Comprehensive performance assessment of spacers in spiral-wound membrane modules accounting for compressibility effects

Abstract

Net-type spacers are essential components of the spiral-wound membrane (SWM) modules employed in reverse osmosis (RO) desalination plants. Despite progress made in designing SWM modules in recent years, key issues related to feed-spacer characteristics (particularly spacer material properties in conjunction with their geometry), which affect module performance and membrane integrity, have been neglected by the research community. This paper focuses on the effect of compressive stresses, imposed on membrane spacers and envelopes during SWM-module fabrication to achieve module compactness and resistance to deformation during operation. A comprehensive method is presented (involving experimental and computational tools) which allows to quantify compressive stress effects, on the characteristics of spacer-filled membrane channels, and further to assess their impact on the key SWM-module operating parameters and on overall RO process performance.
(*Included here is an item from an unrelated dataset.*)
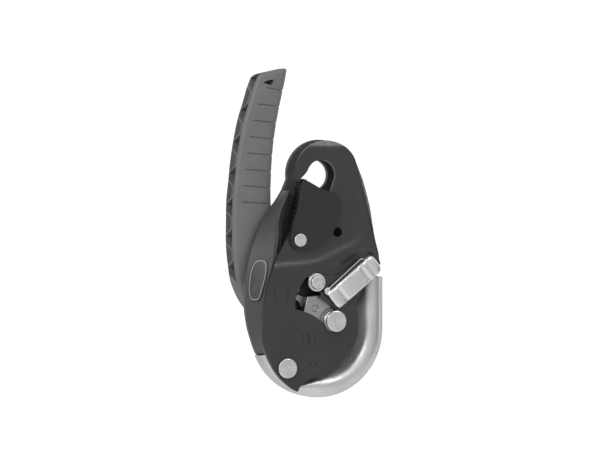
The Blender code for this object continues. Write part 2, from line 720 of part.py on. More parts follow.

The method is demonstrated by assessing the performance of 26-mil commercial feed-spacer in an appropriate range of compressive stresses; it is interesting that modest nominal applied pressure, at the level of 1–2bar, tends to cause significant feed-spacer compression, channel-gap reduction and membrane indentations impairing the active layer. The novel method is considered most helpful for selecting appropriate feed-spacer material and geometric characteristics, for a membrane of particular mechanical properties.